Within weeks of the election the whole idea that McCain got more Republican votes than Romney was decisively trashed by Kimberley Strassel for The Wall Street Journal here and by Ed Morrissey at Hot Air here. Strassel points out the only losing state where McCain bested Romney was Ohio.

In point of fact, Strassel's numbers show Romney could have won the election but for 334,000 votes in just four states:

In the end, it was 334,000 votes—in Florida, Virginia, Ohio and New Hampshire—that separated Mr. Romney from the presidency.

In McCain's loss to Obama in 2008, the election similarly turned on just 1.4 million votes in the swing states. And for all the close states Romney lost to Obama in 2012, not just those four, the election turned on half that many in total.

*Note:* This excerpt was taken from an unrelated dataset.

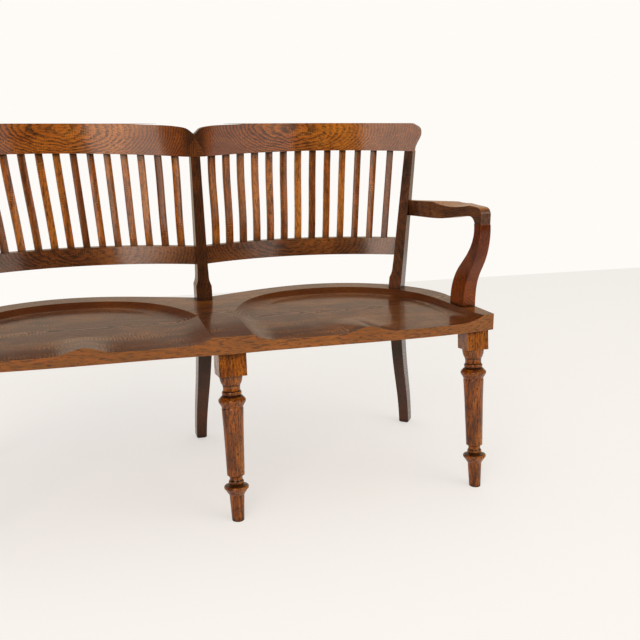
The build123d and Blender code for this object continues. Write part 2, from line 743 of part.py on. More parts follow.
# Posts, mortised for the lower rails
with BuildPart() as back_post_middle:
    add(middle_blank.part)
    add(back_rail_right.part, mode=Mode.SUBTRACT)
    add(mirror(back_rail_right.part, about=Plane.YZ, mode=Mode.PRIVATE), mode=Mode.SUBTRACT)
    add(post_dowels.part, mode=Mode.SUBTRACT)
with BuildPart() as back_post_right:
    add(end_blank.part)
    add(back_rail_right.part, mode=Mode.SUBTRACT)
    add(post_dowels.part, mode=Mode.SUBTRACT)
    add(arm_back_dowels.part, mode=Mode.SUBTRACT)
with BuildPart() as crest_rail:
    add(crest_rail_right.part)
    add(crest_dowels.part, mode=Mode.SUBTRACT)
with BuildPart() as crest_middle_block:
    add(crest_block.part)
    add(middle_blank.part, mode=Mode.SUBTRACT)
    add(crest_dowels.part, mode=Mode.SUBTRACT)
with BuildPart() as arm_right:
    add(arm_blank.part)
    add(end_blank.part, mode=Mode.SUBTRACT)
    add(knee_dowels.part, mode=Mode.SUBTRACT)
    add(arm_back_dowels.part, mode=Mode.SUBTRACT)
with BuildPart() as arm_support_right:
    add(support_blank.part)
    add(knee_dowels.part, mode=Mode.SUBTRACT)
    add(support_dowels.part, mode=Mode.SUBTRACT)

with BuildPart() as seat:
    with BuildSketch(Plane.XY.offset(seat_bottom)):
        with BuildLine():
            back_edge = Spline(*[seat_point(u, v) for u, v in seat_back_shares])
            front_corner = (half_width, seat_front + seat_corner_setback)
            Line(back_edge @ 1, front_corner)
            front_edge = Spline(
                front_corner,
                *[seat_point(u, v) for u, v in seat_front_shares],
                (0, seat_front),
            )
            Line(front_edge @ 1, back_edge @ 0)
        make_face()
        mirror(about=Plane.YZ)
    extrude(amount=seat_thickness)
    add(saddle.part, mode=Mode.SUBTRACT)
    add(mirror(saddle.part, about=Plane.YZ, mode=Mode.PRIVATE), mode=Mode.SUBTRACT)
    for leg_part in leg_parts.values():
        add(leg_part, mode=Mode.SUBTRACT)
    add(middle_blank.part, mode=Mode.SUBTRACT)
    add(end_blank.part, mode=Mode.SUBTRACT)
    add(mirror(end_blank.part, about=Plane.YZ, mode=Mode.PRIVATE), mode=Mode.SUBTRACT)
    add(post_dowels.part, mode=Mode.SUBTRACT)
    add(support_dowels.part, mode=Mode.SUBTRACT)

# Name every piece, mirror the right-hand ones to the left and write them out
os.makedirs("parts", exist_ok=True)
pieces = {
    "seat": seat.part,
    "back_post_middle": back_post_middle.part,
    "crest_middle_block": crest_middle_block.part,
    "crest_dowels": crest_dowels.part,
    "knee_dowels": knee_dowels.part,
    "support_dowels": support_dowels.part,
    "arm_back_dowels": arm_back_dowels.part,
    "post_dowels": post_dowels.part,
}
for side, leg_part in leg_parts.items():
    pieces[f"front_leg_{side}"] = leg_part
paired = {
    "back_post": back_post_right.part,
    "crest_rail": crest_rail.part,
    "lower_back_rail": back_rail_right.part,
    "arm": arm_right.part,
    "arm_support": arm_support_right.part,
}
for name, piece in paired.items():
    pieces[f"{name}_right"] = piece
    pieces[f"{name}_left"] = mirror(piece, about=Plane.YZ)
for number, slat_part in enumerate(slats, start=1):
    pieces[f"slat_right_{number:02d}"] = slat_part
    pieces[f"slat_left_{number:02d}"] = mirror(slat_part, about=Plane.YZ)
for label, piece in pieces.items():
    piece.label = label
    export_step(piece, f"parts/{label}.step")
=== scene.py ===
import math

import bpy
from mathutils import Matrix, Vector


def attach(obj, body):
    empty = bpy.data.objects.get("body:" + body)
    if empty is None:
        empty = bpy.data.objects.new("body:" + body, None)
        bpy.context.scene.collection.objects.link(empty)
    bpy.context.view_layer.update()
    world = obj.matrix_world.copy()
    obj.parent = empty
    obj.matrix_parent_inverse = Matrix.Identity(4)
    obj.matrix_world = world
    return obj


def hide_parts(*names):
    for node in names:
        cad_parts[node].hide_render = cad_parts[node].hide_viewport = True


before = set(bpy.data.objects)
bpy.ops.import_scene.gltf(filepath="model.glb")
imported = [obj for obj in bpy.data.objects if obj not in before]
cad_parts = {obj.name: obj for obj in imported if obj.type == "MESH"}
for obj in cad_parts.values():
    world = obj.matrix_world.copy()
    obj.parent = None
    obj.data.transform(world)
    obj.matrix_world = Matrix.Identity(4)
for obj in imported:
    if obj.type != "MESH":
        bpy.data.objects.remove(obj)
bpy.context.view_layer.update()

# Seat plank: one wide oak board, hollowed to two saddles and polished by years of use.
# The grain runs along its length, and pale rays cross the hollows in short wavy flecks.
# The walls of the hollows are darker, and the sawn edge kept a golden tone with dark dashes.
seat_shades = ((34, 12, 2), (98, 39, 4), (184, 112, 42), (18, 6, 2))
seat_wall_shade = (84, 36, 5)
seat_edge_shade = (206, 122, 24)
seat_dash_shade = (52, 22, 6)


class Wire:
    """One socket of a node tree; an expression written with it adds Math nodes."""

    def __init__(self, tree, socket):
        self.tree = tree
        self.socket = socket

    def node(self, kind, settings, values, output=0):
        """Any other node: its type, its settings, then the values or wires of its sockets."""
        made = self.tree.nodes.new(kind)
        for name, setting in settings.items():
            setattr(made, name, setting)
        for name, value in values.items():
            if isinstance(value, Wire):
                value.feed(made.inputs[name])
            else:
                made.inputs[name].default_value = value
        return Wire(self.tree, made.outputs[output])

    def feed(self, socket):
        """Link this wire to a socket that is there already."""
        self.tree.links.new(self.socket, socket)

    def maths(self, operation, *values):
        return self.node("ShaderNodeMath", {"operation": operation}, dict(enumerate(values)))

    def __add__(self, other):
        return self.maths("ADD", self, other)

    __radd__ = __add__

    def __sub__(self, other):
        return self.maths("SUBTRACT", self, other)

    def __rsub__(self, other):
        return self.maths("SUBTRACT", other, self)

    def __mul__(self, other):
        return self.maths("MULTIPLY", self, other)

    __rmul__ = __mul__

    def __abs__(self):
        return self.maths("ABSOLUTE", self)


def new_finish(name):
    """A new material with its Principled shader, and the place on the piece to start from."""
    material = bpy.data.materials.new(name)
    material.use_nodes = True
    tree = material.node_tree
    place = tree.nodes.new("ShaderNodeTexCoord")
    return material, tree.nodes["Principled BSDF"], Wire(tree, place.outputs["Object"])


def srgb(red, green, blue):
    """A colour as it looks on a screen, as the linear values that a shader takes."""
    shades = [channel / 255 for channel in (red, green, blue)]
    return (*[c / 12.92 if c <= 0.04045 else ((c + 0.055) / 1.055) ** 2.4 for c in shades], 1)


def step_up(wire, low, high):
    """0 below low, 1 above high, smooth between."""
    values = {"Value": wire, "From Min": low, "From Max": high}
    return wire.node("ShaderNodeMapRange", {"interpolation_type": "SMOOTHSTEP"}, values)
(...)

So actually Romney did much better than McCain, it's just that Obama deployed his resources on the ground very effectively in a targeted manner, especially in Ohio, while Romney can't be said to have deployed much at all. Turning out your peeps in contested territories is key even if you lose those. Peeling off votes even in small numbers can increase the value of your turnout elsewhere in the same state, which is the point of campaigning on the ground in Hispanic and other minority strongholds, as Strassel points out. You don't have to win them, just weaken them.

Why Rush Limbaugh just keeps phoning it in on this issue is anyone's guess. But it is clear from much of what he says on the show that he increasingly relies on others to do his show prep for him.

Sympathetic critics of Rush Limbaugh are embarrassed for him, and Tea Partiers in particular can't be too happy.